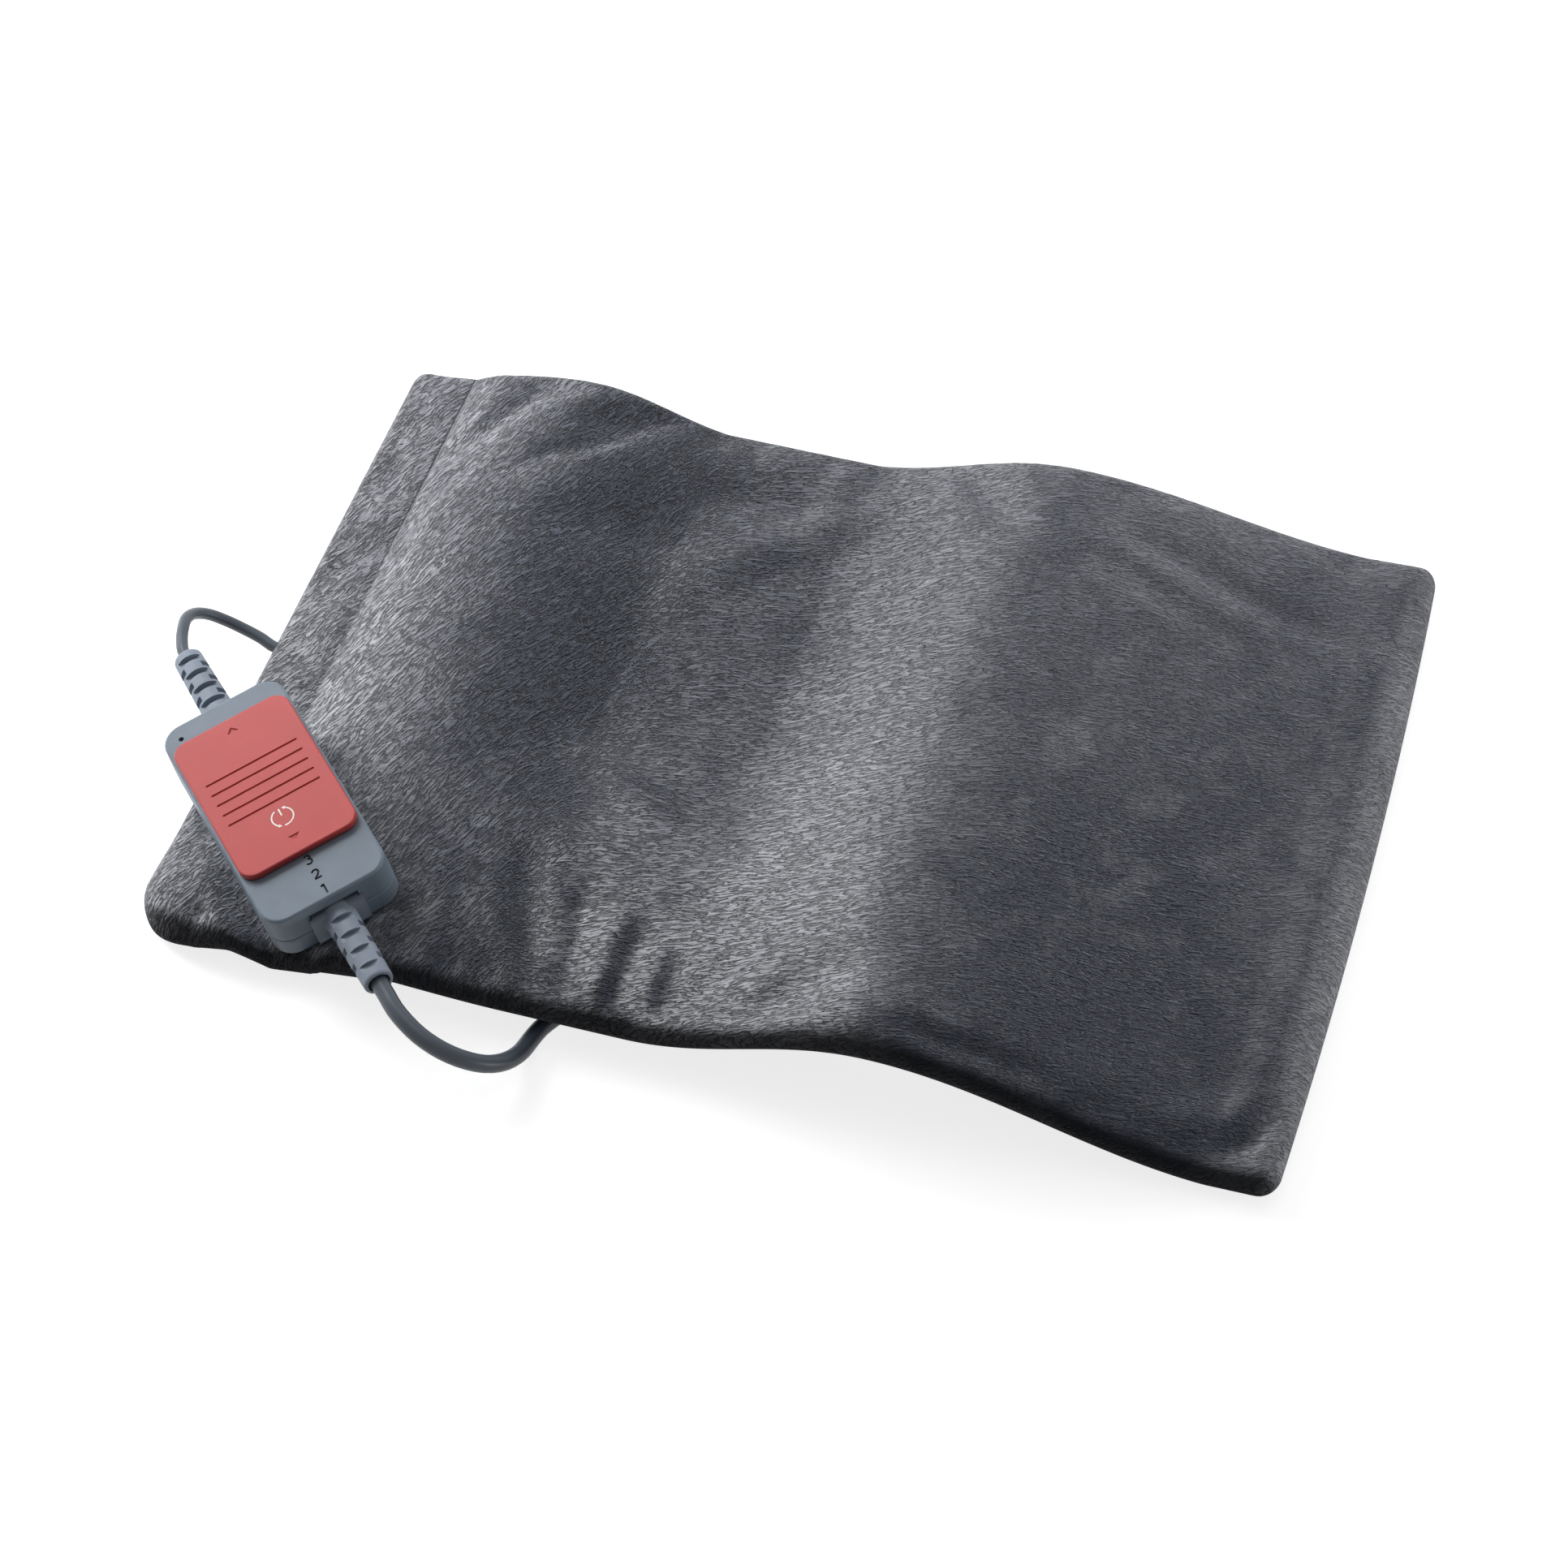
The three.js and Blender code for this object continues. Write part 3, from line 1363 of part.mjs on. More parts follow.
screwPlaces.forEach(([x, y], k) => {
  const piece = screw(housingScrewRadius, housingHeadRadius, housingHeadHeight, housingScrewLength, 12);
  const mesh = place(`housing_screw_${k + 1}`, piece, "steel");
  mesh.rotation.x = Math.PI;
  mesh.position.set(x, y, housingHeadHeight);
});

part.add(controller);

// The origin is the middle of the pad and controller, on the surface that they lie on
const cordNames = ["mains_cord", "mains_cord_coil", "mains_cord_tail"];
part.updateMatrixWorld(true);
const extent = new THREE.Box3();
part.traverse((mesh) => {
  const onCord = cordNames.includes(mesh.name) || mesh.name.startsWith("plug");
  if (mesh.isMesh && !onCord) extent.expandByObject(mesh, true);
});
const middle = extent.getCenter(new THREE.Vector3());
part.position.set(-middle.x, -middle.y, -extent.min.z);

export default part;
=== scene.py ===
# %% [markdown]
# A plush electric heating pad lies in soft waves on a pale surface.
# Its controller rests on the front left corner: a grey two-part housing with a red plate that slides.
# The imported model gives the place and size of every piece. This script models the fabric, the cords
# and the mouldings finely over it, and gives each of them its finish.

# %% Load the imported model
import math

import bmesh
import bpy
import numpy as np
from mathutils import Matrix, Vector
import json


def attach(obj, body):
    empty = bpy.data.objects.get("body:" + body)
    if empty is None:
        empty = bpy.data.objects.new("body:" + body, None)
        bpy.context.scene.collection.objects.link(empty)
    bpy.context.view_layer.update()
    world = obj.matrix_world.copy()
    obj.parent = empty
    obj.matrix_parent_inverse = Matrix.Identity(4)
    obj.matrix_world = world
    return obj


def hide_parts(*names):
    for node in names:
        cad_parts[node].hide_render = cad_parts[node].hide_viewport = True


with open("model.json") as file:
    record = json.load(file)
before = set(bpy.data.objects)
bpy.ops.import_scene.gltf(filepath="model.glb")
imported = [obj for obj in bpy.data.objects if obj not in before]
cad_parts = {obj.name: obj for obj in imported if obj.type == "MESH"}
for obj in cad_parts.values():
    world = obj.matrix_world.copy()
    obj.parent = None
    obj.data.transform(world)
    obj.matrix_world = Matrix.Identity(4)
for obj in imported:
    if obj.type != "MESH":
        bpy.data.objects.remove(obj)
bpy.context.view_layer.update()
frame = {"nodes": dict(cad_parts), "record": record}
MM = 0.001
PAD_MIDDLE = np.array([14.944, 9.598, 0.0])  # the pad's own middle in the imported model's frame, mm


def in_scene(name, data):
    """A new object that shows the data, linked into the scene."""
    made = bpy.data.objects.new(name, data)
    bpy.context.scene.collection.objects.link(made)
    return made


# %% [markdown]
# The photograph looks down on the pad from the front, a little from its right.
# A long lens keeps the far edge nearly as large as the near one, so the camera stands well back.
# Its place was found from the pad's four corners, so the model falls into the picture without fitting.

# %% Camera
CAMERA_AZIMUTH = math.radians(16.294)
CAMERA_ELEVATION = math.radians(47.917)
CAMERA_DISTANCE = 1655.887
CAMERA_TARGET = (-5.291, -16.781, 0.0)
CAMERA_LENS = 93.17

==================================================

◆ Problem to work on
Write out a verbatim copy of the data, beginning with its first line and ending with the line that contains "part.add(controller);".

◆ Task output
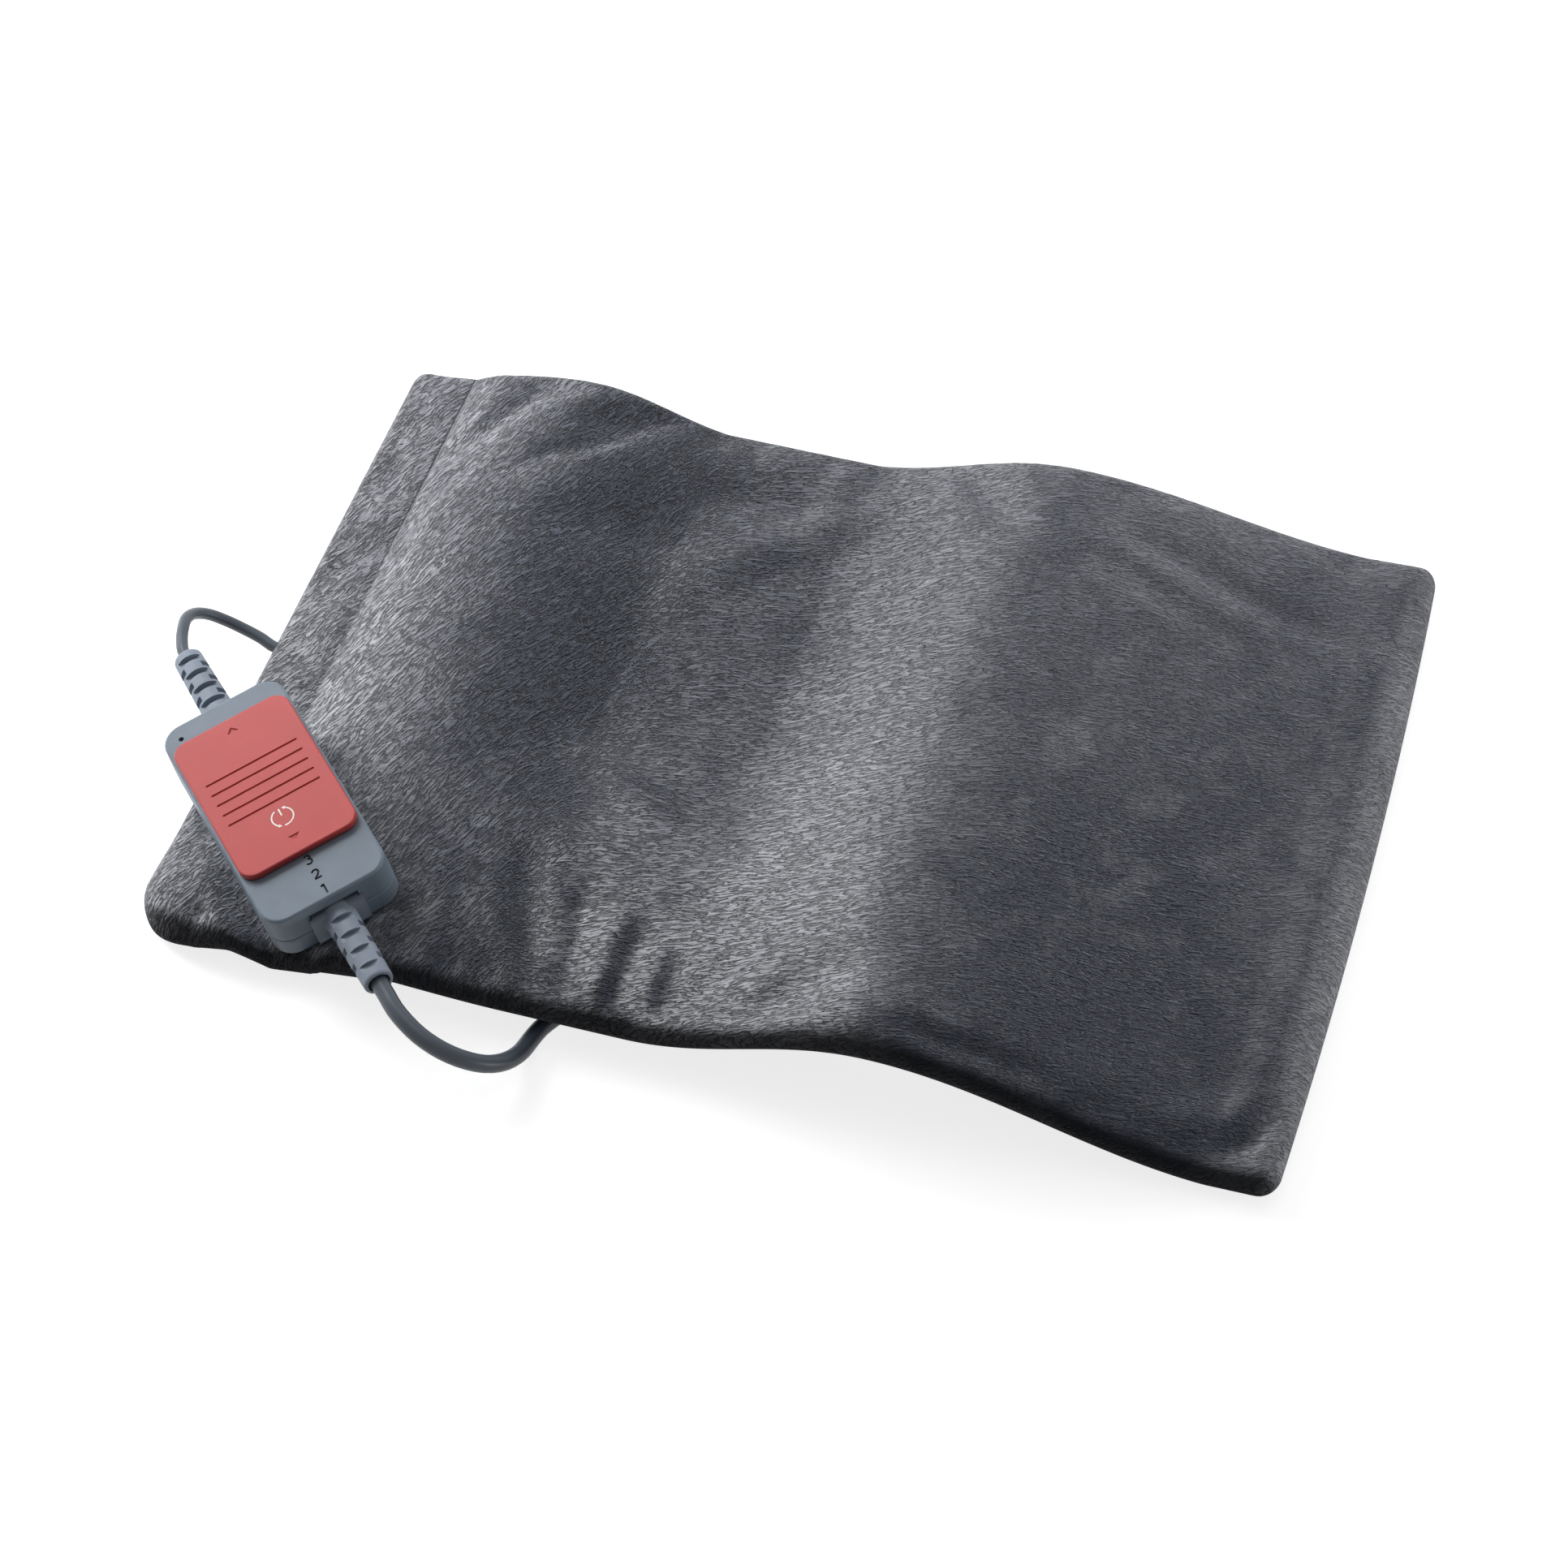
The three.js and Blender code for this object continues. Write part 3, from line 1363 of part.mjs on. More parts follow.
screwPlaces.forEach(([x, y], k) => {
  const piece = screw(housingScrewRadius, housingHeadRadius, housingHeadHeight, housingScrewLength, 12);
  const mesh = place(`housing_screw_${k + 1}`, piece, "steel");
  mesh.rotation.x = Math.PI;
  mesh.position.set(x, y, housingHeadHeight);
});

part.add(controller);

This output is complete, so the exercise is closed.